先去布鲁仑寄存公司拿了点东西,发现我放在寄存柜里的二十斤苹果,由于两周没吃,已经大量腐烂,于是先带了七八斤出来, 扔掉几个太烂的,又削皮吃了两个, 还剩四五斤带着,推测我在夜间回避难所前吃不完,而避难所不准带食物进楼,不知该怎么处理。
然后去查信,又再去14街的拯救军领了一份午餐,再去联合广场旁16街的社会服务部办公楼外找推销奥巴马手机的流浪者。
我本想再从我的旧的手机运营商的摊位领手机,不料今天那个旧运营商摆摊的五十岁老墨流浪汉来晚了,我就去两个黑男的摊位,这俩黑男外貌神态像是吸毒的那种流浪汉,我仍找他们,既然他们主动招呼了我,但他们的手机是一个G字头运营商的,我一周前已经试过 ,它不接受我的等同于避难所的通信地址,今天摆摊的黑男流浪汉再试,仍在其运营商的网页通不过,我只好再去另一个两个白男流浪汉的代表一个S字头的运营商的摊位试。
摆摊的这个六十岁白男流浪汉服务热情周到,花了约十分钟在其运营商的网站申请,被批准了,给了我一个新手机。 是新的手机号,但我想继续用我以前旧运营商的旧手机号,于是我打两个运营商的客服电话问,新运营商说要激活48小时后才能改号码,所以让我周五下午再打其客服电话,并告诉我必须拿到我的旧运营商的我的旧账号和PIN。 我又打电话给旧运营商客服,顺利拿到了账号和PIN, 那个PIN的号码选的数字的那种选法,显然不是我设的,而是旧运营商替我设的。
旁观见有几个人来找这两个白男的摊位,都是两三四周前领过新手机,但声称手机被偷了,企图再来领新手机。而运营商不会再给第二个免费的手机, 所以摆摊的白男让那几个人去其它运营商的摊位问能否再给新手机。 我估计其它运营商也不会再给他们新手机。问题是这些声称手机被盗或丢失的流浪者,男的女的都有,很多人身上很脏,是真正睡街边的流浪汉,虽然我知道很多流浪者故意把领到的新手机倒卖换一二三十元,但他们如果真的丢失了刚领的新手机,如果真的不给他们补发手机,也是很残酷的。
我刚领的这个新手机,刚开始用就发现问题,打了一个电话后,无法打第二个电话,需要把手机重启,才能打。 我今天只打了两个运营商的客服电话,还没发现它是否有之前旧手机的问题:每隔半分钟就掐掉十几秒钟的通话。 这个手机还会频繁地自动关机,有严重的质量问题。这些问题显然是设计者故意设计成这样的,既然奥巴马手机是免费给穷人用的,就故意使手机的功能有问题。

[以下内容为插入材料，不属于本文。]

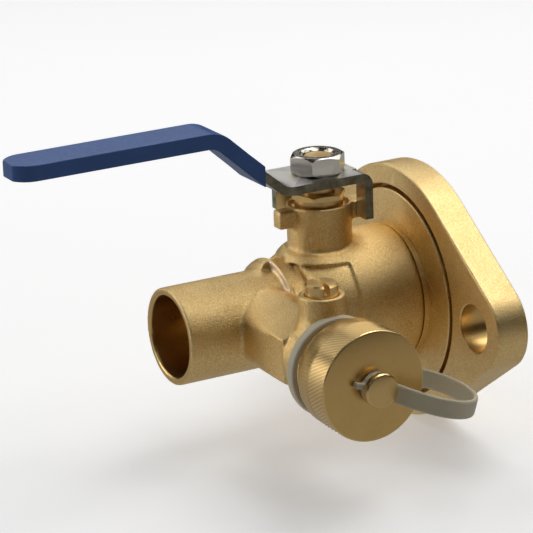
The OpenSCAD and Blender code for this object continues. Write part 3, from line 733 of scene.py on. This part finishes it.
VINYL = soft_plastic("dipped_vinyl", (0.022, 0.085, 0.29), (0.030, 0.105, 0.34), 0.36, 900.0, 0.012 * MM)
IVORY = soft_plastic("ivory_nylon", (0.60, 0.54, 0.38), (0.68, 0.62, 0.46), 0.5, 1200.0, 0.006 * MM, 0.35)
PTFE = soft_plastic("white_seat", (0.80, 0.79, 0.74), (0.88, 0.87, 0.83), 0.45, 1500.0, 0.004 * MM, 0.2)
SEAL = soft_plastic("black_seal", (0.012, 0.012, 0.012), (0.03, 0.03, 0.03), 0.55, 1500.0, 0.006 * MM)
CHROME = polished_ball("chromed_ball")

# %% [markdown]
# ## Dressing the pieces
# One table says which finish each piece wears. Some wear more than one. The lever's broad faces
# are plated smooth, and its cut edges are rough. The body has a trimmed rim, lightened by a
# painted highlight, and a turned socket.
# The flange's holes are drilled. A face's own place and direction choose its finish.

# %% Dress the pieces
def dress(obj, *finishes, rule=None):
    """Puts on the finishes; a rule picks one of them for each face from its middle and normal."""
    obj.data.materials.clear()
    for finish in finishes:
        obj.data.materials.append(finish)
    faces = obj.data.polygons
    picks = [rule(f.center, f.normal) if rule else 0 for f in faces]
    faces.foreach_set("material_index", picks)
    if rule:
        print(obj.name, "wears", [picks.count(i) for i in range(len(finishes))], "faces of each finish")


RIM_X = STEM_X - 16.0 * MM
RIM_INNER_R = 13.6 * MM
SOCKET_STOP = STEM_X - 27.1 * MM
SOCKET_R = 12.6 * MM
TUBE_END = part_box("valve_body")[0].x
BOLT_Y = 40.1 * MM
BOLT_HOLE_R = 6.8 * MM
SIDE_TAB_Y = 9.1 * MM
TAB_LOW = 30 * MM


def body_rule(at, normal):
    off_axis = math.hypot(at.y, at.z)
    on_rim = abs(at.x - RIM_X) < 0.7 * MM and at.y < -1 * MM and off_axis > RIM_INNER_R
    # the rim's face turned to -X wears the trimmed brass with its painted highlight
    if on_rim and normal.x < -0.8:
        return 1
    if off_axis < SOCKET_R and TUBE_END <= at.x < SOCKET_STOP + 1 * MM:
        return 2
    return 0


def flange_rule(at, normal):
    off_bolt = math.hypot(abs(at.y) - BOLT_Y, at.z)
    return 1 if off_bolt < BOLT_HOLE_R and abs(normal.x) < 0.6 else 0


def lever_rule(at, normal):
    """The sheared edges face sideways, and the side tab's own edges face along the pipe."""
    across = normal.x if at.y > SIDE_TAB_Y else normal.y
    hung = at.z < TAB_LOW and normal.z < -0.7
    return 1 if abs(across) > 0.62 or hung else 0


dress(forged_body, BLASTED, TRIMMED_WITH_PAINTED_HIGHLIGHT, BORE_BRASS, rule=body_rule)
dress(oval_flange, BLASTED_FLANGE, BORE_BRASS, rule=flange_rule)
dress(bent_lever, LEVER_FACE, SHEARED, rule=lever_rule)
for obj, finish in ((collar_tailpiece, BLASTED_FLANGE),
                    (dipped_grip, VINYL), (plated_nut, NUT_PLATING), (gland, STEM_BRASS),
                    (stem_bar, STEM_BRASS), (slotted_stem, SCREW_BRASS), (knurled_cap, CAP_BRASS),
                    (moulded_strap, IVORY)):
    dress(obj, finish)
for node, finish in (("main_ball", CHROME), ("drain_ball", CHROME), ("ball_seat_inlet", PTFE),
                     ("ball_seat_outlet", PTFE), ("drain_seat_inner", PTFE), ("drain_seat_outer", PTFE),
                     ("stem_packing", PTFE), ("stem_thrust_washer", PTFE), ("tailpiece_seal", SEAL),
                     ("nipple_seal", SEAL), ("drain_stem_rings", SEAL), ("drain_cap_gasket", SEAL),
                     ("drain_outlet_nipple", CAP_BRASS)):
    dress(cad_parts[node], finish)

# %% [markdown]
# ## Studio
# A white floor under soft boxes. Brass takes its modelling from the dark gaps between the boxes,
# so the room itself is black. The main box hangs over the flange, one row of boxes stands behind
# the valve and a low one lights the left edge. The floor looks white to the camera, but it shines
# only dimly into the metal, as a white table does when grey cards stand round the object.

# %% Floor
FLOOR_HALF = 3.0
FLOOR_GAP = 0.2 * MM
FLOOR_SHINE = 0.34


def studio_floor():
    bm = bmesh.new()
    bmesh.ops.create_grid(bm, x_segments=1, y_segments=1, size=FLOOR_HALF)
    bmesh.ops.translate(bm, verts=bm.verts, vec=(0, 0, cad_box[0][2] - FLOOR_GAP))
    mesh = bpy.data.meshes.new("floor")
    bm.to_mesh(mesh)
    bm.free()
    floor = bpy.data.objects.new("floor", mesh)
    bpy.context.scene.collection.objects.link(floor)
    return floor


floor = studio_floor()
made, tree, shader, place = material("floor_white")
patch = use(tree, cloud, Vector=place, Size=3.0)
tree.links.new(blend_colours(tree, patch["Tone"], (0.88, 0.88, 0.88), (0.9, 0.9, 0.9)),
               shader.inputs["Base Color"])
shader.inputs["Roughness"].default_value = 1.0
shader.inputs["Specular IOR Level"].default_value = 0.0
shader.inputs["Emission Color"].default_value = (1, 1, 1, 1)
shader.inputs["Emission Strength"].default_value = 0.3
dim = add(tree, "ShaderNodeEmission", Color=(1.0, 0.98, 0.95, 1), Strength=FLOOR_SHINE)
seen = add(tree, "ShaderNodeLightPath")
mix = add(tree, "ShaderNodeMixShader", in0=seen.outputs["Is Camera Ray"], in1=dim.outputs[0],
          in2=shader.outputs[0])
out = next(n for n in tree.nodes if n.type == "OUTPUT_MATERIAL")
tree.links.new(mix.outputs[0], out.inputs["Surface"])
floor.data.materials.append(made)
print("floor at z =", round(cad_box[0][2] - FLOOR_GAP, 4))

# %% Soft boxes
# name, compass angle from +X, rise, size in metres and watts; each stands one metre away
BOXES = [("top_box", 0, 68, 0.55, 2.6), ("front_top_box", 270, 68, 0.55, 1.25),
         ("right_back_box", 22, 40, 0.55, 1.1), ("back_box", 67, 40, 0.55, 1.4),
         ("back_left_box", 112, 40, 0.55, 1.15), ("left_box", 157, 40, 0.55, 0.9),
         ("low_left_box", 144, 12, 0.55, 2.1), ("right_box", 337, 40, 0.55, 0.8)]
centre = Vector((STEM_X, -0.01, 0))
for name, compass, rise, width, watts in BOXES:
    a, e = math.radians(compass), math.radians(rise)
    data = bpy.data.lights.new(name, "AREA")
    data.shape = "DISK"
    data.size = width
    data.energy = watts
    lamp = bpy.data.objects.new(name, data)
    bpy.context.scene.collection.objects.link(lamp)
    out_from = Vector((math.cos(a) * math.cos(e), math.sin(a) * math.cos(e), math.sin(e)))
    lamp.location = centre + out_from
    lamp.rotation_euler = (-out_from).to_track_quat("-Z", "Y").to_euler()
world = bpy.data.worlds.new("black_room")
bpy.context.scene.world = world
world.use_nodes = True
world.node_tree.nodes["Background"].inputs["Color"].default_value = (0.0, 0.0, 0.0, 1)
bpy.context.scene.view_settings.view_transform = "Standard"
print(len(BOXES), "soft boxes of", round(sum(b[4] for b in BOXES), 1), "W in all")
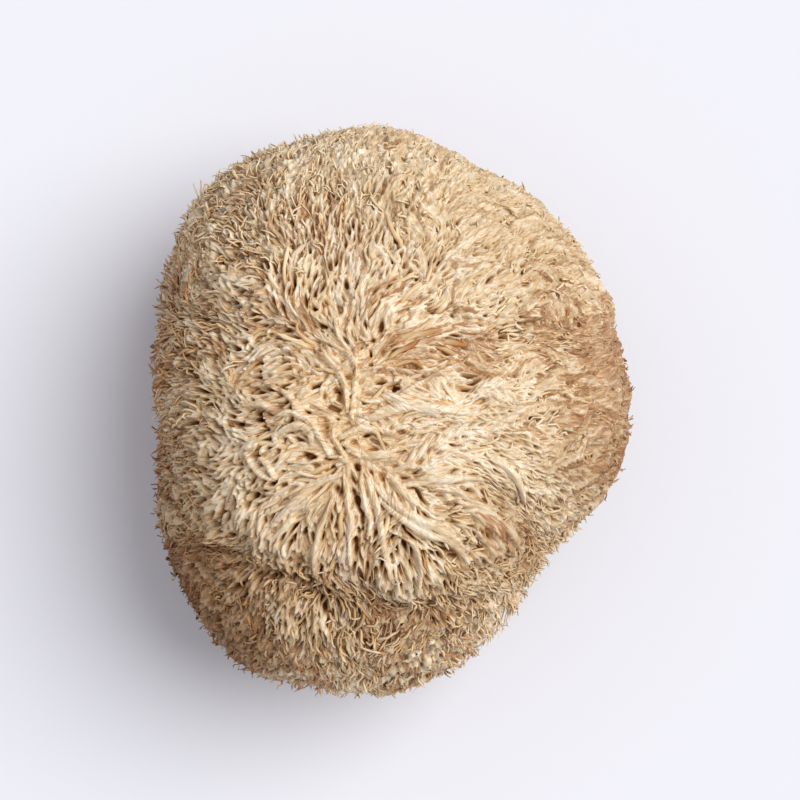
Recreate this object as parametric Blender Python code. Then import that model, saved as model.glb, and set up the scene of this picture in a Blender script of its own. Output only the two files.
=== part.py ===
"""A dried lion's mane mushroom, resting on the flat cut of its stem.

The fruiting body grew as one piece. It is a broad bun of flesh on a short
stem, and its whole skin is drawn out into spines. The spines are combed away
from a whorl on the crown: they lie low on top, stand out round the flanks,
and shorten underneath towards the stem.
+Z is up, +Y runs towards the round upper lobe, and the origin is the centre
of the box at the cut.
"""

import math
import random

import bmesh
import bpy
from mathutils import Vector, noise

MM = 0.001

# Plan outline over the spine tips: its radius at every 15 degrees, from +X
# towards +Y. The dip near 315 degrees is the notch beside the lower lobe.
OUTLINE_RADII = (
    37.0, 37.5, 38.0, 39.0, 40.0, 40.5, 44.0, 45.0, 45.5, 44.5, 41.5, 38.5,
    37.0, 38.0, 40.5, 43.5, 46.0, 45.5, 44.0, 40.0, 36.5, 32.5, 34.5, 37.0,
)
OUTLINE_CENTRE = Vector((0.6, 0.0)) * MM

# Upright profile of the flesh, from the crown down to below the cut. Each
# point is a share of the plan radius and a height.
PROFILE = (
    (0.00, 48.8), (0.24, 48.6), (0.47, 47.5), (0.69, 44.4), (0.87, 38.6),
    (0.975, 31.0), (1.00, 23.5), (0.955, 16.5), (0.83, 11.4), (0.66, 8.8),
    (0.49, 7.2), (0.39, 4.2), (0.365, 0.0), (0.34, -3.0), (0.00, -3.5),
)
SPINE_REACH = 7.0 * MM  # how far the flank spines stand past the flesh
STEM_TOP = 3.2 * MM  # the stem's side is bare below this height

# The crown's whorl is a short crest. Every spine points away from it.
CREST_START = Vector((-6.5, -7.6)) * MM
CREST_END = Vector((-4.9, 4.2)) * MM
CREST_HEIGHT = 49.0 * MM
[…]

摆摊推销奥巴马手机的这几个运营商的摊位,显然摆摊者都是临时招聘来打零工的流浪者,这些流浪者在拉客和接待顾客方面非常热情周到,服务态度好的超过常人的想象,他们在手机上为人申请,并不容易,即使熟手迅速地点击,也要忙五分钟,而且经常通不过,我一周前尝试申请时,两三个摊主为我忙了两个小时最终仍然申请失败,他们仍然非常耐心。
然后我从联合广场步行到包里街,在公共图书馆上网。
这个新领的奥巴马手机,崭新的就几乎不能用,反复按重启都不行,真牛逼。我估计只能拆掉电池重装,估计是为啥摆摊的推销者在第一次把电池装进去时暂时能用,估计必须打开盖子,拆掉电池再把电池装回才能暂时用几分钟。